I am not arguing about JSX syntax, but rather the principle behind it. How
would I safely refactor a css class across hundreds of components in a safe
way and not by find/replace? An IDE such as WebStorm actually tracks CSS
classes by their reference in other HTML/CSS files and this includes CSS
preprocessors. I know it's a safe bet to run the renaming, although I always
preview the changes beforehand.

I'm a reasonable developer, but this is an anti-pattern that has been eschewed
voraciously over the years. Your appeal to the intelligence of React's devs is
an informal fallacy and doesn't change this fact.

I am not trying to be dogmatic here. Yes, breaking the 'rules' when it is
warranted is perfectly fine. My argument here is that in this case, this anti-
pattern isn't warranted and will be very expensive work with as the product
grows. I am advocating standards and best practices. React sidesteps both for
an unnecessary reason. It works, it's pretty awesome how fast it is, but it
cannot scale with a product's lifecycle.

Web components keep the HTML in the DOM and are being officially adopted as a
standard. They can be polyfilled with a lib from
[http://webcomponents.org/](http://webcomponents.org/). Aurelia, although it
is a framework, is extremely lightweight and greatly simplifies the use of web
components. Polymer isn't as elegant, but it clearly demonstrates the idea of
dynamic reuse. There are other alternative libs as well.

As an aside, ES6 is now standard and with Babel. Javascript is now closer to
ECMA, as it was intended to be.

I think I've made my argument as clear as I can, thank you for a great (and
polite) discussion.

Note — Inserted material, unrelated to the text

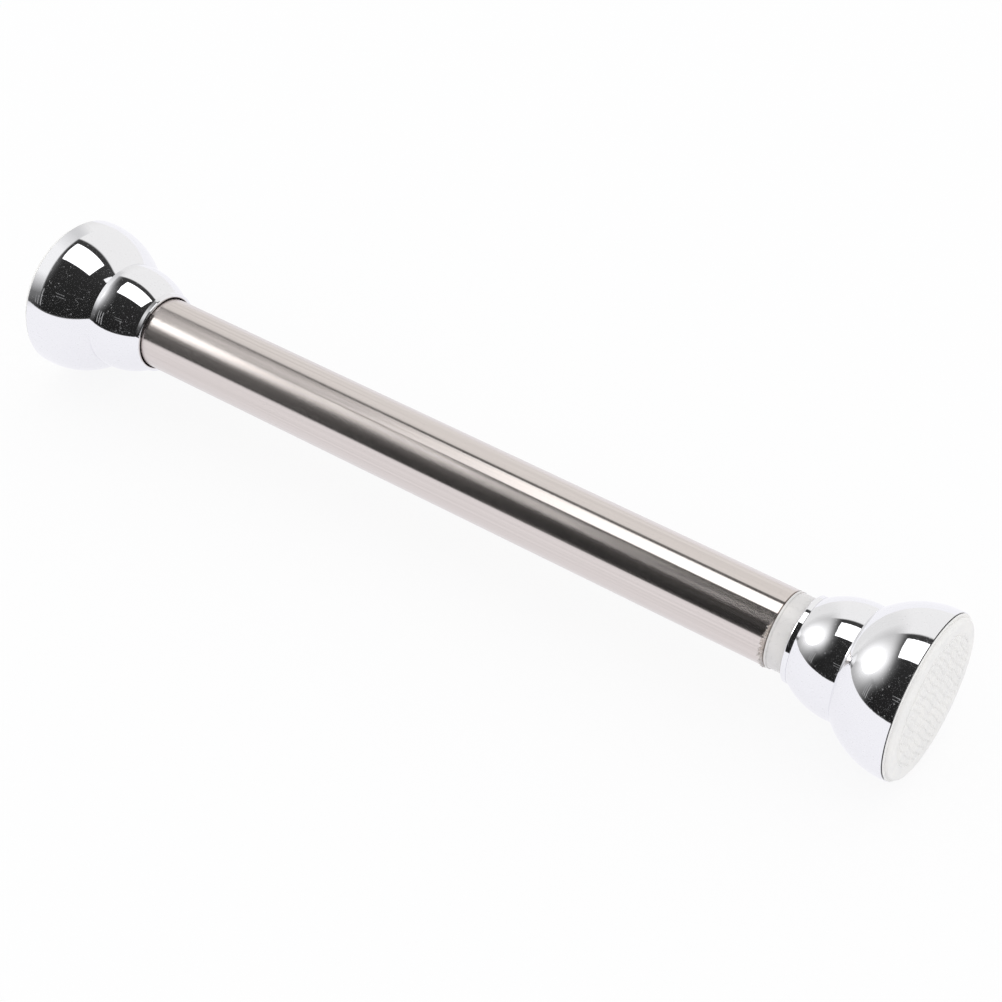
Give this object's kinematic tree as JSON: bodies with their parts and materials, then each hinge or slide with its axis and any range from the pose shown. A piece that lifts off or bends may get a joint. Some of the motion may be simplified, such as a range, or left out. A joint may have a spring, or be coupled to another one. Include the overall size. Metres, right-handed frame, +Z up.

It has actually been helpful for me to voice my opinion
and get a better understanding of the support behind React. Again, it's
impressive how fast it is over other libs such as jQuery, but jQuery's always
been bloated and is near the end of its usefulness. However that point doesn't
detract from the very cool things that React can do in the right hands. I wish
I could bet on it, but to me it's the wrong horse in the race.